Junto con el orden público, suele arriesgarse también una cosa no menos importante, que es la legitimidad de nuestra institucionalidad. En efecto, en la medida en que cualquier demanda comienza a ser canalizada a través de gritos y marchas, se va creando una situación de inestabilidad social en que pareciera que no hay nadie capaz de representarnos, en que las autoridades no cuentan con legitimidad para actuar y en que el margen de acción de las instituciones es casi inexistente, porque sencillamente todo parece muy burocrático y engorroso y ya nada resulta tan expedito y efectivo como cortar un par de caminos, llamar a la prensa y “emplazar” (otro término trillado y de significado equívoco) a las autoridades.
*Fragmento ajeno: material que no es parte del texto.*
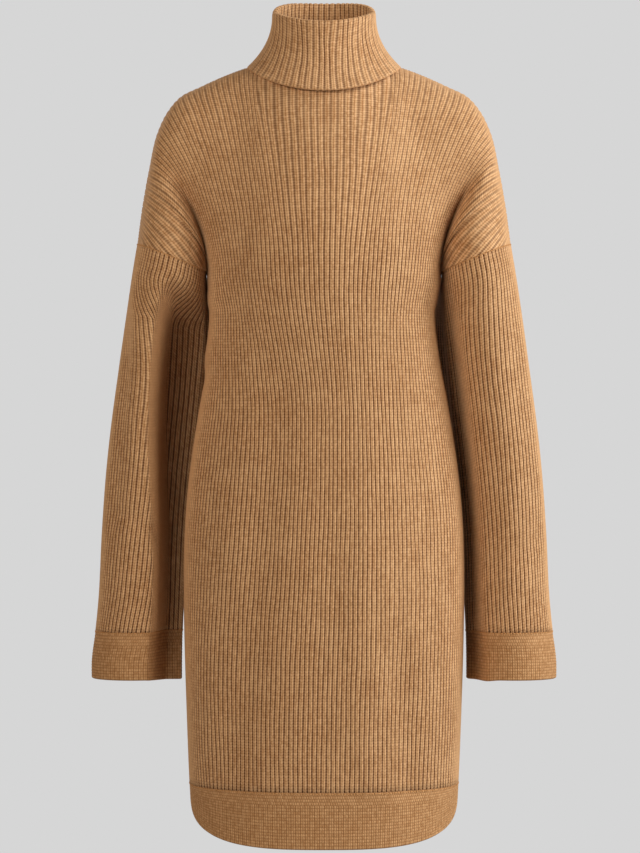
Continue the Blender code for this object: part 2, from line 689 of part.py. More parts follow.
def main():
    """Builds every piece of the dress in an empty scene."""
    for old in list(bpy.data.objects):
        bpy.data.objects.remove(old, do_unlink=True)
    build_panels()
    build_sleeves()
    build_collar()


main()
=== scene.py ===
"""Looks of a rib-knit wool sweater dress with a folded polo collar, dropped shoulders and wide
straight sleeves, in the filled-out form that it has when worn.

The solids of the frame give each piece its place. Here every piece is a thin closed wall of
knitted cloth whose ribs are real relief, with soft creases laid one by one.
Frame: metres, +Z up, the front faces -Y and +X is the right-hand side seen from the front.
Sizes below are millimetres, turned to metres when a mesh is made.
"""

import logging
import math
from dataclasses import dataclass, field
from enum import Enum

import bmesh
import bpy
import numpy as np
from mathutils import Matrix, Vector


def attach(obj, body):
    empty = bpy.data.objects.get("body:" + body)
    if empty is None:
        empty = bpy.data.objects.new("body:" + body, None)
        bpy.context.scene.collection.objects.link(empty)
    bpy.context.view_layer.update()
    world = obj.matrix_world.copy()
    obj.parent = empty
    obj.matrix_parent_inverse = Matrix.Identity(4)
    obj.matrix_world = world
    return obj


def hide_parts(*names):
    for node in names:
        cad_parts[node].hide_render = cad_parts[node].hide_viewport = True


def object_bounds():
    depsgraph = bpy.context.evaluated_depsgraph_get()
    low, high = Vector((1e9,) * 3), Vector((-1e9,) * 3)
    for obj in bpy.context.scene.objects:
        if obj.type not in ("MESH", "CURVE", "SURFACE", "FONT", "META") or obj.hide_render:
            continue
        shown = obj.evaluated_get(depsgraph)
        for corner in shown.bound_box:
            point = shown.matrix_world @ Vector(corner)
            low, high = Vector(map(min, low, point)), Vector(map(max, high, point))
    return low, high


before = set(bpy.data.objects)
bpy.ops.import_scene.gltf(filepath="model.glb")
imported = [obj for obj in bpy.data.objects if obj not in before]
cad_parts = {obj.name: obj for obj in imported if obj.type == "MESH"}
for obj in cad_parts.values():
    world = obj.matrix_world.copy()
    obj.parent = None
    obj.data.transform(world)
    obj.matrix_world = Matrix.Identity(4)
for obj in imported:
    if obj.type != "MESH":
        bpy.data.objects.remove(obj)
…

En resumen, este falso “empoderamiento” sólo ha contribuido a que ante cualquier seña de descontento o problemática nos valgamos única y exclusivamente del que antaño era el último recurso, pero que ahora parece ser la primera opción en la lista de medidas a tomar.
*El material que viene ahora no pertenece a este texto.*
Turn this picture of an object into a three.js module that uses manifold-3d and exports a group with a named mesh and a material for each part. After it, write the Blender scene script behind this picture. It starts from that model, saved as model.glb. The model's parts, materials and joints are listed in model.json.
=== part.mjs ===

Hoy, cuando nos encontramos ad portas de la que parece ser una nueva oleada de movilizaciones promovidas por la Confech, parece necesario recordar que la legitimidad de nuestras demandas no difiere demasiado de la legitimidad de las exigencias de quien se encuentra al lado, y que ser escuchado porque uno grita más fuerte, porque se puede reunir a más colaboradores o porque –aunque se niegue– se cuenta con la maquinaria de un partido detrás, no parece justo. Pintarse la cara, gritar fuerte y exigir hasta las últimas consecuencias, según mi humilde criterio, dista bastante de un verdadero “empoderamiento”.
Puede que el hecho de que Chile haya cambiado en los últimos años sea el único cliché verdadero, pero, lamentablemente, tampoco parece que dicha metamorfosis haya operado para bien.